## [Problem details]
Your task is to quote the material that follows, in full and exactly.

## [Stored data]

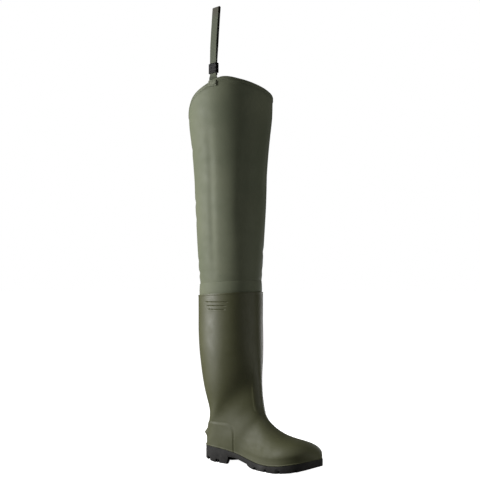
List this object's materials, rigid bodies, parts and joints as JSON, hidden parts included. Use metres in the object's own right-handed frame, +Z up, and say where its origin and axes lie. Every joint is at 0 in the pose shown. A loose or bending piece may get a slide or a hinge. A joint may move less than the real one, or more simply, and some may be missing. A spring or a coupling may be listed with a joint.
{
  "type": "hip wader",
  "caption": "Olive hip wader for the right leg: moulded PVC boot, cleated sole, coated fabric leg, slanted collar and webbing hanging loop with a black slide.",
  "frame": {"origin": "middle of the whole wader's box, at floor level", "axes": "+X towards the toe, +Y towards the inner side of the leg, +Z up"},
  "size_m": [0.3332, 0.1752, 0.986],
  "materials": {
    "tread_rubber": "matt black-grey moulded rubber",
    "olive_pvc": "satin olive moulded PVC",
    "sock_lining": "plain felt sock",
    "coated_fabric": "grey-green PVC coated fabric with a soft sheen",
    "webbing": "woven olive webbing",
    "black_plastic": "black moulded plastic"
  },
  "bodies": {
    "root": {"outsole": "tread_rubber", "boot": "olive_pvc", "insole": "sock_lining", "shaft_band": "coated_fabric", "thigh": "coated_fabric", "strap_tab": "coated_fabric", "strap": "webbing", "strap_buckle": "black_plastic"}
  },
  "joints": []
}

## [Task output]
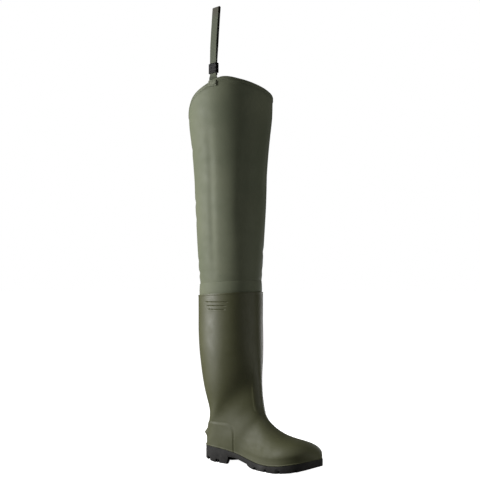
List this object's materials, rigid bodies, parts and joints as JSON, hidden parts included. Use metres in the object's own right-handed frame, +Z up, and say where its origin and axes lie. Every joint is at 0 in the pose shown. A loose or bending piece may get a slide or a hinge. A joint may move less than the real one, or more simply, and some may be missing. A spring or a coupling may be listed with a joint.
{
  "type": "hip wader",
  "caption": "Olive hip wader for the right leg: moulded PVC boot, cleated sole, coated fabric leg, slanted collar and webbing hanging loop with a black slide.",
  "frame": {"origin": "middle of the whole wader's box, at floor level", "axes": "+X towards the toe, +Y towards the inner side of the leg, +Z up"},
  "size_m": [0.3332, 0.1752, 0.986],
  "materials": {
    "tread_rubber": "matt black-grey moulded rubber",
    "olive_pvc": "satin olive moulded PVC",
    "sock_lining": "plain felt sock",
    "coated_fabric": "grey-green PVC coated fabric with a soft sheen",
    "webbing": "woven olive webbing",
    "black_plastic": "black moulded plastic"
  },
  "bodies": {
    "root": {"outsole": "tread_rubber", "boot": "olive_pvc", "insole": "sock_lining", "shaft_band": "coated_fabric", "thigh": "coated_fabric", "strap_tab": "coated_fabric", "strap": "webbing", "strap_buckle": "black_plastic"}
  },
  "joints": []
}